2. Dear brothers and sisters of St Matthias the Apostle Parish, I am delighted to be with you on this Laetare Sunday. I offer my affectionate greetings to the Cardinal Vicar, the Auxiliary Bishop of this area, your parish priest, Mons. Vincenzo Josia, the priests who work with him and all of you who live, pray and bear witness to the Gospel in this neighbourhood. Today I would especially like to remember the first beloved parish priest of this community, Mons. Desiderio Pirovano, whom the Lord called to himself almost a year ago, after suffering a long illness which he faced with exemplary dignity and faith.

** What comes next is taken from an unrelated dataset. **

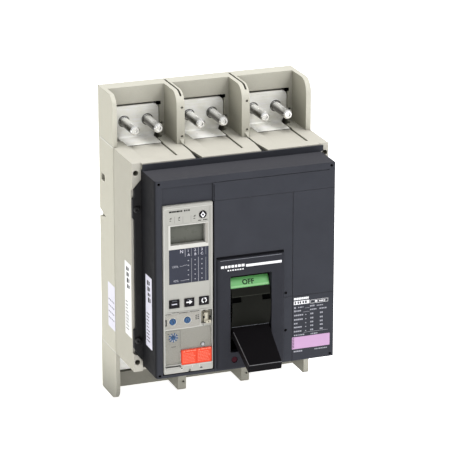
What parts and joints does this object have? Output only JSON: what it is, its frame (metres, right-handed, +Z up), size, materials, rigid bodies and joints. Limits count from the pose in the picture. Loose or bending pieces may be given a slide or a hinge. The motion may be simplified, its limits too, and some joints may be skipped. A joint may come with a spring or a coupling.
{
  "type": "air circuit breaker",
  "caption": "Fixed air circuit breaker with a toggle handle, an electronic trip unit, and bolted terminals in walled compartments at both ends.",
  "frame": {"origin": "centre of the rear mounting plane, at the middle of the fixing holes", "axes": "+X to the right seen from the front, +Y to the back, +Z up"},
  "size_m": [0.21, 0.1903, 0.327],
  "materials": {
    "cream_case": "moulded thermoset, fine texture",
    "dark_cover": "moulded plastic, fine spark texture",
    "black_plastic": "moulded plastic, satin",
    "green_flag": "printed flag",
    "white_flag": "printed flag",
    "zinc_steel": "zinc plated",
    "spring_steel": "drawn wire",
    "moulded_insulation": "glass-filled moulding",
    "trip_unit_grey": "moulded plastic, satin",
    "circuit_board": "laminate with components",
    "lcd_glass": "liquid-crystal glass",
    "dark_panel": "printed membrane",
    "black_key": "moulded keys",
    "blue_dial": "moulded dials",
    "clear_cover": "clear polycarbonate",
    "orange_plug": "printed label",
    "connector": "moulded socket",
    "red_button": "moulded button",
    "black_screw": "black zinc",
    "bolt_steel": "zinc plated",
    "copper": "bare copper",
    "silvered_copper": "silver plated copper, satin",
    "arc_steel": "steel plates in fibre cheeks",
    "transformer_resin": "cast resin"
  },
  "bodies": {
    "breaker": {"rear_base": "cream_case", "front_case": "cream_case", "mid_flange": "black_plastic", "front_cover": "dark_cover", "accessory_cover": "dark_cover", "handle_escutcheon": "dark_cover", "mechanism_side_plates": "zinc_steel", "mechanism_pins": "zinc_steel", "trip_unit_housing": "trip_unit_grey", "trip_unit_board": "circuit_board", "lcd_module": "lcd_glass", "bargraph_panel": "dark_panel", "rating_plug": "orange_plug", "rating_plug_screw": "zinc_steel", "test_connector": "connector", "trip_actuator": "black_plastic", "cover_screws": "zinc_steel", "flange_screws": "black_screw", "case_screws": "zinc_steel", "top_terminal_bolts": "bolt_steel", "bottom_terminal_bolts": "bolt_steel", "top_terminal_left": "silvered_copper", "bottom_terminal_left": "silvered_copper", "flexible_braid_left": "copper", "arc_chute_left": "arc_steel", "current_transformer_left": "transformer_resin", "top_terminal_centre": "silvered_copper", "bottom_terminal_centre": "silvered_copper", "flexible_braid_centre": "copper", "arc_chute_centre": "arc_steel", "current_transformer_centre": "transformer_resin", "top_terminal_right": "silvered_copper", "bottom_terminal_right": "silvered_copper", "flexible_braid_right": "copper", "arc_chute_right": "arc_steel", "current_transformer_right": "transformer_resin"},
    "handle": {"toggle_handle": "black_plastic", "handle_shutter": "black_plastic", "off_flag": "green_flag", "on_flag": "white_flag", "handle_yoke": "zinc_steel", "main_springs": "spring_steel"},
    "contact_shaft": {"pole_shaft": "moulded_insulation", "moving_contact_left": "copper", "moving_contact_centre": "copper", "moving_contact_right": "copper"},
    "toggle_links_body": {"toggle_links": "zinc_steel"},
    "latch_links_body": {"latch_links": "zinc_steel"},
    "trip_button_body": {"trip_button": "red_button"},
    "trip_bar_body": {"trip_bar": "moulded_insulation"},
    "actuator_plunger_body": {"actuator_plunger": "zinc_steel"},
    "key_left_body": {"key_left": "black_key"},
    "key_middle_body": {"key_middle": "black_key"},
    "key_right_body": {"key_right": "black_key"},
    "test_button_body": {"test_button": "black_key"},
    "dial_left_body": {"dial_left": "blue_dial"},
    "dial_right_body": {"dial_right": "blue_dial"},
    "dial_lower_body": {"dial_lower": "blue_dial"},
    "settings_cover_body": {"settings_cover": "clear_cover"}
  },
  "joints": [
    {"name": "handle_toggle", "type": "hinge", "parent": "breaker", "child": "handle", "pos_m": [0.0046, -0.1028, -0.0388], "axis": [-1, 0, 0], "range_deg": [-10, 60]},
    {"name": "contact_shaft_turn", "type": "hinge", "parent": "breaker", "child": "contact_shaft", "pos_m": [0, -0.06, -0.012], "axis": [-1, 0, 0], "range_deg": [-4.2, 24.2]},
    {"name": "toggle_links_fold", "type": "hinge", "parent": "contact_shaft", "child": "toggle_links_body", "pos_m": [0.0046, -0.08543, -0.01741], "axis": [1, 0, 0], "range_deg": [-10.3, 61]},
    {"name": "latch_links_fold", "type": "hinge", "parent": "breaker", "child": "latch_links_body", "pos_m": [0.0046, -0.0854, -0.062], "axis": [-1, 0, 0], "range_deg": [-6.3, 37]},
    {"name": "trip_button_press", "type": "slide", "parent": "breaker", "child": "trip_button_body", "axis": [0, 1, 0], "range_m": [0, 0.003], "stiffness_N_per_m": 150},
    {"name": "trip_bar_turn", "type": "hinge", "parent": "breaker", "child": "trip_bar_body", "pos_m": [-0.0215, -0.125, -0.075], "axis": [1, 0, 0], "range_deg": [0, 10]},
    {"name": "actuator_plunger_stroke", "type": "slide", "parent": "breaker", "child": "actuator_plunger_body", "axis": [0, 0, -1], "range_m": [0, 0.0045], "stiffness_N_per_m": 200},
    {"name": "key_left_press", "type": "slide", "parent": "breaker", "child": "key_left_body", "axis": [0, 1, 0], "range_m": [0, 0.0012], "stiffness_N_per_m": 400},
    {"name": "key_middle_press", "type": "slide", "parent": "breaker", "child": "key_middle_body", "axis": [0, 1, 0], "range_m": [0, 0.0012], "stiffness_N_per_m": 400},
    {"name": "key_right_press", "type": "slide", "parent": "breaker", "child": "key_right_body", "axis": [0, 1, 0], "range_m": [0, 0.0012], "stiffness_N_per_m": 400},
    {"name": "test_button_press", "type": "slide", "parent": "breaker", "child": "test_button_body", "axis": [0, 1, 0], "range_m": [0, 0.0012], "stiffness_N_per_m": 400},
    {"name": "dial_left_turn", "type": "hinge", "parent": "breaker", "child": "dial_left_body", "pos_m": [-0.0775, -0.145, -0.045], "axis": [0, -1, 0], "range_deg": [-135, 135]},
    {"name": "dial_right_turn", "type": "hinge", "parent": "breaker", "child": "dial_right_body", "pos_m": [-0.062, -0.145, -0.045], "axis": [0, -1, 0], "range_deg": [-135, 135]},
    {"name": "dial_lower_turn", "type": "hinge", "parent": "breaker", "child": "dial_lower_body", "pos_m": [-0.077, -0.145, -0.062], "axis": [0, -1, 0], "range_deg": [-135, 135]},
    {"name": "settings_cover_open", "type": "hinge", "parent": "breaker", "child": "settings_cover_body", "pos_m": [-0.0781, -0.147, -0.091], "axis": [1, 0, 0], "range_deg": [0, 100]}
  ],
  "couplings": [
    {"joint": "contact_shaft_turn", "follows": "handle_toggle", "ratio": 0.4},
    {"joint": "toggle_links_fold", "follows": "handle_toggle", "ratio": 1.0117},
    {"joint": "latch_links_fold", "follows": "handle_toggle", "ratio": 0.6117},
    {"joint": "trip_bar_turn", "follows": "trip_button_press", "rad_per_m": 56.4}
  ]
}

I know that your parish, now 35 years old, is characterized by good participation of the faithful in sacramental and ecclesial life. I am pleased with this, and thank the Lord with you for this spiritual and community wealth, which should make you even more committed to missionary activity aimed at those who do not yet share the same spiritual experience. For this reason, the City Mission which, please God, we will conclude together on 22 May next at the solemn Pentecost Vigil in St Peter's Square, is of real help to you. It is necessary that your missionary commitment continue afterwards with suitable initiatives. In fact, it must involve the parish communities and the whole Diocese to an ever greater extent, so that all the baptized will be ready to respond courageously to the human and spiritual challenges of the present time. In this context, it is important to make the most of the propensity for and openness to the Gospel found in society, without stopping at appearances, but looking at the heart of situations. This is what the first reading recalls through the person and mission of the prophet Samuel: "Man looks on the outward appearance, but the Lord looks on the heart" (1 Samuel 16:7). In every person we meet, even in those who openly profess not to be interested in the things of the Spirit, the need for God is real: it is the task of believers to proclaim and bear witness to the liberating truth of the Gospel, offering the light of Christ to everyone.